Today’s Cubs Birthdays (May 2)
~Keith Moreland 1954– (Cubs 1982-1987)
He was a tough former Texas football player with the given name of Bobby Keith Moreland, but to his Cubs teammates, he was simply known as Zonk. One of the many former Phillies on the Dallas Green-led Cubs of the mid-80s, Moreland was the Cubs’ leading batter (.302) in 1983 and had his best season in 1985 (.307, 106 RBI). Moreland started as a catcher, but was a liability on defense, so they tried him all over the field. He eventually became a respectable right fielder, but not before some embarrassing growing pains. Steve Goodman famously references his defensive shortcomings in his song “A Dying Cubs Fan Last Request.” The lyrics contain the line: “Keith Moreland drops a routine fly ball.” The Cubs moved Zonk to third base in 1987 to replace Ron Cey, and he struggled defensively again. On the other hand, he hit a career-high 27 homers that season. The Cubs traded him to San Diego for Goose Gossage in 1988. After his playing career he spent a few seasons in the Cubs radio broadcast booth with Pat Hughes. (Topps 1987 Baseball Card)
~Jose Ascanio 1985– (Cubs 2008-2009)
Jose came to the Cubs in the trade that sent Will Ohman to the Braves. He was a power arm and the Cubs thought he would take over a late inning role in the bullpen. He wasn’t that guy. Ascanio appeared in twenty games over two seasons and was traded to the Pirates for Tom Gorzelanny and John Grabow in 2009. He didn’t do much for the Pirates either.
~Gale Staley 1899–1989 (Cubs 1925)
The second greatest Gale to ever play in Wrigley (the other one played football) played at the tail end of the ’25 season (Sept/Oct). That was the first year the Cubs ever finished in last place. In his first at bat, Staley lined a single and drove in a run in the bottom of the 9th inning. A week later he got his first start at second base and batted seventh in the lineup, between Charlie Grimm and Gabby Hartnett. He went 2 for 3, and started a few double plays. He played there the rest of the season, including Pete Alexander’s last start. By his fourth game he was batting second in the lineup behind Sparky Adams (who had shifted over to SS to replace Rabbit Maranville). Staley got at least one hit in every game he played, but he spent the rest of his career in the minor leagues.

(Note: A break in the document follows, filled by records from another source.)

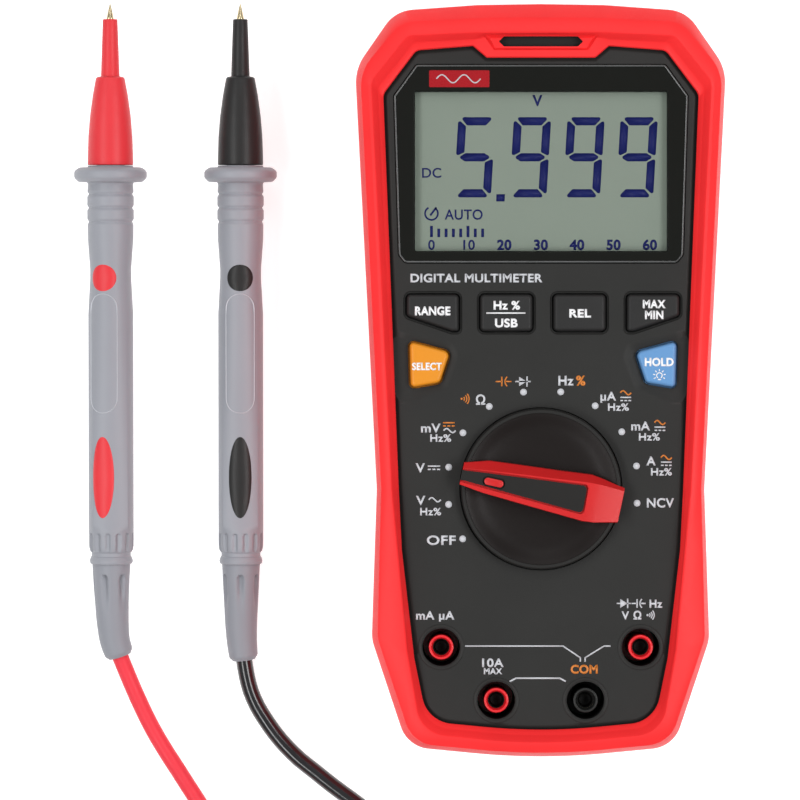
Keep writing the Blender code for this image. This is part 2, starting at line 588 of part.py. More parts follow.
def make_probe(name, lead):
    """The probe lies on its finger guard. Heights in the profiles run down from its tip, which is at 0."""
    grip = (0.36, 0.37, 0.41)
    pose = {"at": (lead["x"], PROBE_TIP_Y, PROBE_TIP_Z),
            "turn": (math.radians(PROBE_TILT_DEG - 90), 0, 0)}
    turned(f"{name}_probe_handle",
           [(0, -26.0), (3.6, -26.4), (3.6, -41.4), (8.4, -41.4), (9.3, -42.6), (9.3, -44.6), (8.4, -45.8),
            (6.1, -46.0), (5.9, -60.0), (5.35, -68.0), (5.9, -79.0), (5.9, -137.5), (5.5, -141.0),
            (4.9, -141.0), (4.9, -143.2), (0, -143.2)],
           grip, sides=18, roughness=0.5, **pose)
    turned(f"{name}_probe_tip", [(0, 0), (0.35, -0.4), (0.95, -3.0), (1.0, -4.0), (1.0, -25.7), (0, -25.7)],
           (0.75, 0.7, 0.55), sides=12, roughness=0.25, metallic=1.0, **pose)
    turned(f"{name}_probe_cap",
           [(1.86, -3.6), (2.05, -11.0), (2.3, -18.6), (3.4, -18.9), (4.5, -26.0), (5.3, -34.0), (5.9, -41.1),
            (4.0, -41.1), (4.0, -25.2), (1.4, -24.2), (1.4, -3.6)],
           lead["colour"], roughness=0.45, **pose)
    count = len(lead["boot"])
    radii = [4.9 + (3.2 - 4.9) * i / (count - 1) for i in range(count)]
    tube(f"{name}_probe_boot", lead["boot"], radii, grip, roughness=0.5)


def coil_frame(lead):
    """Where the cord meets its coil's outer turn, and its direction there. It winds clockwise."""
    angle = math.radians(lead["entry_deg"])
    outer = COIL_RADIUS + 2 * CORD_RADIUS
    centre = Vector((*lead["coil"], 0))
    touch = centre + outer * Vector((math.cos(angle), math.sin(angle), 0))
    heading = Vector((math.sin(angle), -math.cos(angle), 0))
    return centre, touch, heading, outer


def make_cord(name, lead):
    """A loose stretch of cord, the neat coil of the rest of it, and the shrouded plug on its end."""
    centre, touch, heading, outer = coil_frame(lead)
    low = COIL_REST + CORD_RADIUS
    high = COIL_REST + COIL_HEIGHT - CORD_RADIUS
    entry = touch - heading * LEAD_IN + Vector((0, 0, low))
    stop = entry - heading * GAP
    looks = {"roughness": 0.4}
    route = [*lead["route"], stop - heading * 4, stop]
    tube(f"{name}_lead_cord", smooth_curve(route, 4 * CORD_RADIUS), CORD_RADIUS, lead["colour"], **looks)
    inside, outside, chamfer = COIL_RADIUS - COIL_WIDTH / 2, COIL_RADIUS + COIL_WIDTH / 2, 1.5
    top = COIL_HEIGHT
    coil = turned(f"{name}_lead_coil",
                  [(inside, top - chamfer), (inside + chamfer, top), (outside - chamfer, top),
                   (outside, top - chamfer), (outside, chamfer), (outside - chamfer, 0),
                   (inside + chamfer, 0), (inside, chamfer)],
                  lead["colour"], at=(centre.x, centre.y, COIL_REST), sides=28, **looks)
    leaving = centre + Vector((outer, 0, high))
    end = leaving - Vector((0, LEAD_OUT, 0))
    for end_name, start, finish in (("in", entry, touch + Vector((0, 0, low))), ("out", leaving, end)):
        join(coil, cylinder(f"{name}_lead_{end_name}", CORD_RADIUS - 0.05, start, finish, None, sides=10))
    turned(f"{name}_lead_plug",
           [(0, 53.0), (1.2, 53.0), (1.95, 51.5), (1.95, 36.0), (3.3, 36.0), (3.3, 54.0), (4.6, 54.0),
            (4.6, 35.5), (6.2, 34.0), (6.2, 18.0), (4.6, 15.5), (3.0, 0), (0, 0)],
           lead["colour"], at=(end.x, end.y - GAP, high), turn=(math.pi / 2, 0, 0), roughness=0.45)


def main():
    make_holster()
    make_front_case()
    make_rear_case()
    make_fasteners()
    make_battery_door()
    make_tilt_stand()
    make_display()
    make_keypad()
    make_dial()
    make_board()
    make_fuse("amp", -3.0, 5.15, 38.0)
    make_fuse("milliamp", 14.0, 3.2, 32.0)
    make_batteries()
    make_jacks()
    for name, lead in LEADS.items():
        make_probe(name, lead)
        make_cord(name, lead)


clear_scene()
PARTS = new_collection("multimeter")
CUTTERS = new_collection("cutters")
main()
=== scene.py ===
"""The finished look of a handheld digital multimeter and its two test leads.

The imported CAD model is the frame. Each piece here is made in its place round it and rides on one of
its bodies. Sizes are in millimetres, in the CAD's own frame: +Z points out of the meter's face, +Y to
its top, and z = 0 is the surface it lies on. MM turns them into metres.
"""

import math

import bmesh
import bpy
from mathutils import Matrix, Vector


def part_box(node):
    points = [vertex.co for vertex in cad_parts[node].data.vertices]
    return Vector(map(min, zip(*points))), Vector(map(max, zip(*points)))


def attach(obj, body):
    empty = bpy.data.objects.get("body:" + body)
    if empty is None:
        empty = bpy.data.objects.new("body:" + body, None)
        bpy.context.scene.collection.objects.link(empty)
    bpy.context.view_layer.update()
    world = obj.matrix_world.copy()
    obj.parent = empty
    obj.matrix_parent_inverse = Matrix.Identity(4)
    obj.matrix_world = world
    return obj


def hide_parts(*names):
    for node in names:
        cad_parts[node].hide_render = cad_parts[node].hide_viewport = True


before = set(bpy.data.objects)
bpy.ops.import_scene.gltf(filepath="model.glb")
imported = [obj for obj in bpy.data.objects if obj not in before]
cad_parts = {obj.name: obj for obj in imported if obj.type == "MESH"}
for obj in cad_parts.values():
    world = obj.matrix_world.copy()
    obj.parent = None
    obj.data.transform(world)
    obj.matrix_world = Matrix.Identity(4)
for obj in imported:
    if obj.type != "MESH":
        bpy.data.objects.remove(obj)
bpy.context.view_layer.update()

MM = 0.001

# ---- sizes shared with the CAD model

SPLIT, FACE, CREST = 24.1, 45.0, 49.0  # heights of the case joint, the face and the holster's lip
DIAL_X, DIAL_Y, DIAL_RADIUS = 0.0, -26.9, 20.4
DIAL_REST = math.radians(168)
WELL_RADIUS, WELL_FLOOR = 4.7, 26.0
BUTTON_BASE, BUTTON_TOP = 42.5, 46.4
CORD_RADIUS = 2.1
PROBE_TIP_Y, PROBE_TIP_Z = 96.2, 11.0
PROBE_TILT = math.radians(2.1)

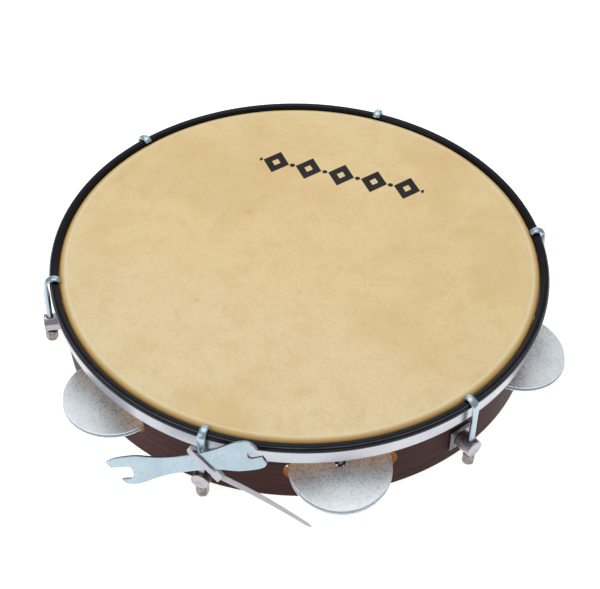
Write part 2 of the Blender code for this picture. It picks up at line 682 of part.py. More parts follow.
def belt(cloud):
    """The taut closed line round some points of a plane."""
    points = sorted({(round(x, 7), round(y, 7)) for x, y in cloud})

    def half(run):
        chain = []
        for p in run:
            while len(chain) > 1:
                (ax, ay), (bx, by) = chain[-2], chain[-1]
                if (bx - ax) * (p[1] - ay) - (by - ay) * (p[0] - ax) > 0:
                    break
                chain.pop()
            chain.append(p)
        return chain[:-1]

    return half(points) + half(reversed(points))


def shank_in_loop(frame, middle, across, deep, room):
    """The oval that the hook's shank, and some room round it, takes up in the strap."""
    side = across.cross(deep)
    foot = frame.inverted() @ place(lug_angle(KEY_LUG), SHANK_AXIS).translation
    shank = frame.to_3x3().inverted() @ Vector((0, 0, 1))
    lean = shank.dot(side)
    crossing = foot + shank * ((middle - foot).dot(side) / lean) - middle
    along = (shank - side * lean).normalized()
    drift = TIE_HALF_WIDTH * math.sqrt(1 - lean ** 2) / abs(lean)
    return oval((crossing.dot(across), crossing.dot(deep)),
                (along.dot(across), along.dot(deep)),
                SHANK_RADIUS / abs(lean) + drift + room, SHANK_RADIUS + room)


def tie_loop_stations(frame, across, deep, middle):
    """Rings of the strap round the key's waist and the hook's shank."""
    centre_gap = GAP + TIE_HALF_THICKNESS
    reach = 0.0
    for _ in range(4):                # settles where the strap passes the key's edge
        edge = key_half_width(middle.x + (reach + TIE_HALF_WIDTH) * math.sin(TIE_TURN))
        reach = (edge + TIE_HALF_WIDTH * math.sin(TIE_TURN)) / math.cos(TIE_TURN)
    corner = KEY_THICKNESS / 2 + centre_gap + TIE_CORNER_ROOM
    ring = belt(oval((-reach, 0), (1, 0), corner, corner)
                + oval((reach, 0), (1, 0), corner, corner)
                + shank_in_loop(frame, middle, across, deep, centre_gap + TIE_SHANK_ROOM))
    side = across.cross(deep)
    rings = []
    count = len(ring)
    for i, (x, y) in enumerate(ring):
        before, after = ring[i - 1], ring[(i + 1) % count]
        tangent = Vector((after[0] - before[0], after[1] - before[1])).normalized()
        out = across * tangent.y - deep * tangent.x
        centre = middle + across * x + deep * y
        rings.append([centre + out * (a * TIE_HALF_THICKNESS) + side * (b * TIE_HALF_WIDTH)
                      for a, b in ((1, 1), (-1, 1), (-1, -1), (1, -1))])
    return rings, reach + corner


def make_tie(group, cutters, nylon):
    frame = key_frame()
    across = Vector((math.sin(TIE_TURN), -math.cos(TIE_TURN), 0))
    deep = Vector((0, 0, 1))
    middle = Vector((KEY_CROSSING + TIE_OFFSET, 0, 0))
    rings, reach = tie_loop_stations(frame, across, deep, middle)
    tie = loft('cable_tie', rings, group, frame, closed=True)

    head_centre = middle + across * (reach + TIE_HEAD_PAST_LOOP)
    slant = Matrix((across, across.cross(deep) * -1, deep)).transposed().to_4x4()
    head_frame = frame @ Matrix.Translation(head_centre) @ slant
    shape = bmesh.new()
    bmesh.ops.create_cube(shape, size=1.0)
    bmesh.ops.scale(shape, vec=TIE_HEAD, verts=shape.verts)
    mesh = bpy.data.meshes.new('tie_head')
    shape.to_mesh(mesh)
    shape.free()
    head = add_object('tie_head', mesh, cutters, head_frame)

    start = head_frame.translation
    tip = place(lug_angle(KEY_LUG), SHANK_AXIS) @ Vector(TIE_TIP)
    run = tip - start
    flat = run.cross(Vector((0, 0, 1))).normalized()
    rise = flat.cross(run).normalized()
    tail_rings = []
    for share, half_width in TIE_TAIL_TAPER:
        sag = TIE_TAIL_SAG * math.sin(math.pi * share)
        centre = start + run * share + rise * sag
        tail_rings.append([centre + flat * (a * TIE_HALF_THICKNESS) + rise * (b * half_width)
                           for a, b in ((1, 1), (-1, 1), (-1, -1), (1, -1))])
    tail = loft('tie_tail', tail_rings, cutters)
    combine(tie, head, 'UNION')
    combine(tie, tail, 'UNION')
    return finish(tie, nylon)


# --- the whole drum -----------------------------------------------------------
def build():
    clear_scene()
    drum = collection('pandeiro')
    cutters = collection('cutters')

    wood = material('rosewood_veneer', (0.075, 0.030, 0.026), 0.42)
    skin = material('goat_skin', (0.73, 0.57, 0.33), 0.55)
    black = material('black_edging', (0.020, 0.020, 0.024), 0.32)
    bright_steel = material('bright_steel', (0.62, 0.62, 0.64), 0.28, 1.0)
    zinc = material('bright_zinc', (0.60, 0.68, 0.72), 0.25, 1.0)
    nickel = material('satin_nickel', (0.52, 0.50, 0.48), 0.33, 1.0)
    tin = material('tinned_sheet', (0.66, 0.68, 0.70), 0.38, 1.0)
    dull = material('dull_sheet', (0.34, 0.35, 0.37), 0.45, 1.0)
    nylon = material('natural_nylon', (0.60, 0.60, 0.63), 0.35)

    make_shell(drum, cutters, wood)
    make_head(drum, skin)
    make_flesh_hoop(drum, bright_steel)
    make_counter_hoop(drum, bright_steel)
    make_trim(drum, black)
    for index in range(LUG_COUNT):
        make_hook(index, drum, zinc)
        make_plate(index, drum, cutters, nickel)
        make_post(index, drum, cutters, nickel)
        make_screw(index, drum, bright_steel)
        make_nut(index, drum, cutters, nickel)
    steels = {'lower': tin, 'damper': dull, 'upper': tin}
    for number, index in enumerate(JINGLE_DROOP, start=1):
        make_jingle_set(index, number, drum, steels)
        make_pin(index, number, drum, bright_steel)
    make_key(drum, cutters, zinc)
    make_tie(drum, cutters, nylon)


build()
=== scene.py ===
"""Looks of a ten-inch pandeiro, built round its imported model.

Every piece is modelled with Blender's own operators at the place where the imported
model has it, dressed in procedural finishes, and tied to the body it moves with.
Lengths are in metres, +Z is up through the skin, and the drum's axis is the Z axis.
"""

import logging
import math
from collections.abc import Callable, Iterator, Sequence
from contextlib import contextmanager
from dataclasses import dataclass, field
from enum import Enum

import bmesh
import bpy
import numpy as np
from mathutils import Matrix, Vector


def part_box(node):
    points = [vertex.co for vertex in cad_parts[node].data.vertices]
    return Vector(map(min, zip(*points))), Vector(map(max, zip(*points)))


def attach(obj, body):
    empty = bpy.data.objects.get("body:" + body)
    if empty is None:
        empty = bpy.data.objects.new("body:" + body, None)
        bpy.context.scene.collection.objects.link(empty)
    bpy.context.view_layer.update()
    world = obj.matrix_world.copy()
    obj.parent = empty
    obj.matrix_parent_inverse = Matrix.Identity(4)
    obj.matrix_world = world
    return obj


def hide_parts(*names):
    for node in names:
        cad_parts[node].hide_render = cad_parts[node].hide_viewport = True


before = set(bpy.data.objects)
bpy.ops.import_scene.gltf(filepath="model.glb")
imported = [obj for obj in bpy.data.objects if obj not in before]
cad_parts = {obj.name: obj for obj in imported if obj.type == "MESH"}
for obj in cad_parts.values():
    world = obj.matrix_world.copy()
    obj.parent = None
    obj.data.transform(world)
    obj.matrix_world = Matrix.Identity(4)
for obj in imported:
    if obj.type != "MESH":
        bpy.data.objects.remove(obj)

LOG = logging.getLogger("pandeiro")
MM = 0.001
GAP = 0.3 * MM
HAIR = 1e-6
TOUCH = 1e-5
TURN_STEPS = 240
EVEN_WEIGHT = 80
LUGS = 6
JINGLE_SETS = 5
KEY_NUT = "tension_nut_6"

Colour = tuple[float, float, float]


def srgb(red: int, green: int, blue: int) -> Colour:
    """Turn a colour on a screen's scale of 0 to 255 into scene-linear values.

    Args:
        red: Red share.
        green: Green share.
        blue: Blue share.

    Returns:
        The linear colour.
    """
    def linear(share: int) -> float:
        """One channel, through the standard curve."""
        value = share / 255
        return value / 12.92 if value <= 0.04045 else ((value + 0.055) / 1.055) ** 2.4

    return linear(red), linear(green), linear(blue)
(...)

~Bill Piercy 1896–1951 (Cubs 1926)
His nickname was Wild Bill. He was 30 years old by the time he got to the Cubs, and had been in the minors for a whole season. Wild Bill went 6-5 with a 4.48 ERA in 90 innings during the 1926 season. Among his teammates that year: Future Hall of Famers Gabby Hartnett, Hack Wilson, and Grover Cleveland Alexander. He also played with Home Run Baker and Babe Ruth during his two brief stints with the Yankees.
~Larry Cheney 1886–1969 (Cubs 1911-1915)
Cheney was a great pitcher for the Cubs, winning twenty games or more three seasons in a row. In his first big league start at the end of 1911 he got hit with a line drive that broke his fingers. When the fingers recovered he couldn’t grip the ball the same way anymore. The way he had to grip the ball after the injury involved digging his fingernails into the ball. Cheney accidentally discovered the knuckle ball. As a rookie in 1912 he led the league with 26 wins. The following season the Cubs began using him as a closer too. He saved 11 games in 1913, and led the league in appearances. He logged over 300 innings three seasons in a row. If Cheney had a weakness as a pitcher, it was that he didn’t field his position well. He led the league’s pitchers in errors four times. He also led the league in wild pitches six times. The year after he left the Cubs, Cheney got his only shot at the World Series. He and his Brooklyn teammates lost the 1916 series to Babe Ruth and the Boston Red Sox.